Dans les années 2000, Julos s'essaie à la sculpture avec des objets de récupération et détournés de leurs usages premiers (proche de l'art singulier). Il crée dans un champ, à la ferme de Wahenges en Belgique, un ensemble de post-industrielles à partir de tourets de chantiers récupérés et empilés par ordre de taille décroissante.

Anarchiste
En 2014, Julos Beaucarne déclare : « Anarchiste, je le suis jusque dans la moelle de mes os ! Anarchiste, selon moi ça veut dire proposer des pistes que les autres n’ont pas encore explorées et enfoncer des portes qui n’ont pas été encore ouvertes. C’est ce que je fais depuis cinquante ans maintenant. ».

Comédien
Comédien, Julos Beaucarne joue le « père Jacques » dans le Mystère de la chambre jaune et Le Parfum de la dame en noir. Julos est dans la vie comme dans ses chansons, simple, authentique, fidèle à son humanisme.

En 2012, il joue le rôle du père de Prudence dans Associés contre le crime de Pascal Thomas, avec Catherine Frot et André Dussollier.
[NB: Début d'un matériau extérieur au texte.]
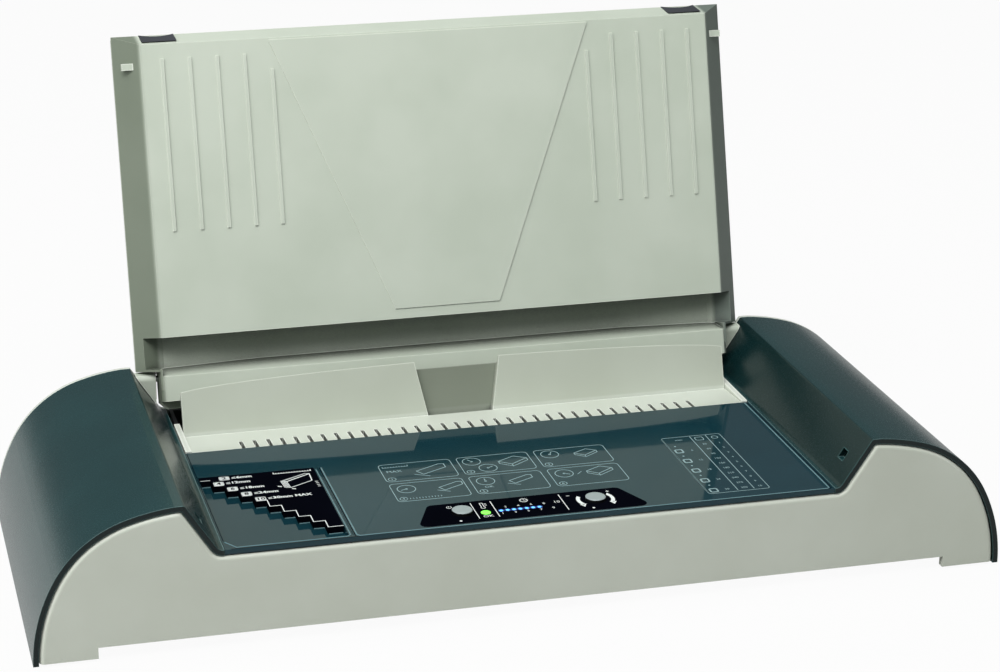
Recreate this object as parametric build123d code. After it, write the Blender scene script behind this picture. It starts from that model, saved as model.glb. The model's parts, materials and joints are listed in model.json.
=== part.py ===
"""Thermal binding machine with a hinged cover that stands open as a backrest.

Lengths are millimetres and angles are degrees.  While the pieces are made, x is
measured from the middle of the machine, y runs back from the face of the front
panel and z runs up from the desk.  At export everything moves together so that
the origin is the bottom centre of the whole machine with its cover open.
The cover, the slot guard and the two buttons move.
"""
import os
from math import cos, radians, sin, sqrt, tan

from build123d import *

# Overall form
overall_width = 532.0
body_depth = 202.0
side_width = 80.0
crest_height = 82.0
side_low_radius = 95.9
side_top_radius = 116.1
side_low_turn = 29.1
shoulder_turn = 43.9
side_top_turn = 15.0
crest_cut = 0.284
slope_angle = 57.3
tray_height = 55.5
desk_gap = 0.8

# Skins, gaps and fits
skin = 3.0
moulding = 2.5
part_gap = 0.3
moving_gap = 0.35
pin_fit = 0.05
screw_fit = 0.1

# Front and rear panels
front_thickness = 4.0
rear_thickness = 3.0
edge_round = 2.8
rear_edge_round = 0.8
crest_round = 1.5
front_crest_round = 3.4
corner_round = 3.7
foot_width = 33.4
notch_height = 8.0
foot_height = 1.8
vent_count = 29
vent_pitch = 9.0
vent_width = 3.0
vent_low = 20.0
vent_high = 40.0

# Base pan, feet and screws
pan_side_gap = 7.0
pan_floor_low = 8.0
pan_floor = 2.5
pan_rim = 9.0
pad_radius = 11.0
pad_drop = 5.5
foot_radius = 9.0
foot_inset_x = 44.0
foot_inset_y = 28.0
boss_inset_x = 61.0
boss_inset_y = 52.0
boss_radius = 4.5
screw_radius = 1.5
screw_head_radius = 3.0
screw_head = 2.2
screw_length = 16.0
board_thread = 8.0
post_x = 70.0
post_half = 5.0

# Tray with its gauge pocket
tray_edge_gap = 2.99
tray_thickness = 2.5
tray_front_y = 0.4
tray_ledge_width = 7.0
tray_ledge_gap = 2.4
gauge_side_gap = 1.4
gauge_width = 63.9
gauge_front_y = 3.0
gauge_depth = 91.1
gauge_drop = 3.8
gauge_wall = 1.2
gauge_fit = 0.1
gauge_steps = 10
gauge_step_y = 8.22
gauge_step_x = 6.14
gauge_back_band = 5.1
groove_width = 0.6
groove_depth = 0.4

# Control window, buttons and indicator lenses
window_back_half = 52.6
window_front_half = 64.0
window_front_y = 3.2
window_depth = 26.4
window_thickness = 0.9
window_round = 4.0
button_x = 36.7
button_y = 17.2
button_radius = 5.5
button_hole_gap = 0.35
button_rise = 1.8
button_stem_radius = 3.0
button_flange_radius = 7.0
button_flange = 1.0
button_travel = 0.8
button_round = 0.6
ready_lens_x = -24.6
ready_lens_y = 14.2
ready_lens_radius = 2.6
blue_lens_radius = 1.0
blue_lens_count = 7
blue_lens_first_x = -16.1
blue_lens_pitch = 3.5
blue_lens_y = 14.6
lens_length = 6.5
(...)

En 2006, Julos a fêté ses 70 ans : c'est un évènement très couvert médiatiquement en Belgique (télés, radios, journaux). L'occasion pour l'artiste de présenter un nouveau spectacle et de sortir un CD de ses nouvelles chansons, un nouveau livre (l'intégrale des textes de ses chansons), un DVD d'un de ses spectacles, un nouveau site internet, des expos, des conférences…
Source : Wikipédia

Lettre ouverte de Julos Beaucarne - Chanson pour Loulou



Ma Loulou est partie pour le pays de l'envers du décor, un homme lui a donné neuf coups de poignard dans sa peau douce. C'est la société qui est malade, il nous faut la remettre d'aplomb et d'équerre, par l'amour et la persuasion. C'est l'histoire de mon petit amour à moi arrêté sur le seuil de ses 33 ans. Ne perdons pas courage ni vous ni moi. Je vais continuer ma vie et mes voyages avec ce poids à porter en plus et nos deux chéris qui lui ressemblent. Sans vous commander, je vous demande d'aimer plus que jamais ceux qui vous sont proches. Le monde est une triste boutique, les coeurs purs doivent se mettre ensemble pour l'embellir, il faut reboiser l'âme humaine. Je resterai sur le pont, je resterai un jardinier, je cultiverai mes plantes de langage. A travers mes dires, vous retrouverez ma bien aimée, il n'est de vrai que l'amitié et l'amour. Je suis maintenant très loin au fond du panier des tristesses ; on doit manger chacun, dit-on, un sac de charbon pour aller au paradis. Ah comme j'aimerais qu'il y ait un paradis, comme ce serait doux les retrouvailles... En attendant, à vous autres, mes amis d'ici-bas, face à ce qui m'arrive, je prends la liberté, moi qui ne suis qu'un histrion, qu'un batteur de planches, qu'un comédien qui fait du rêve avec du vent, je prends la liberté de vous écrire pour vous dire ce à quoi je pense aujourd'hui : je pense de toutes mes forces, qu'il faut s'aimer à tort et à travers.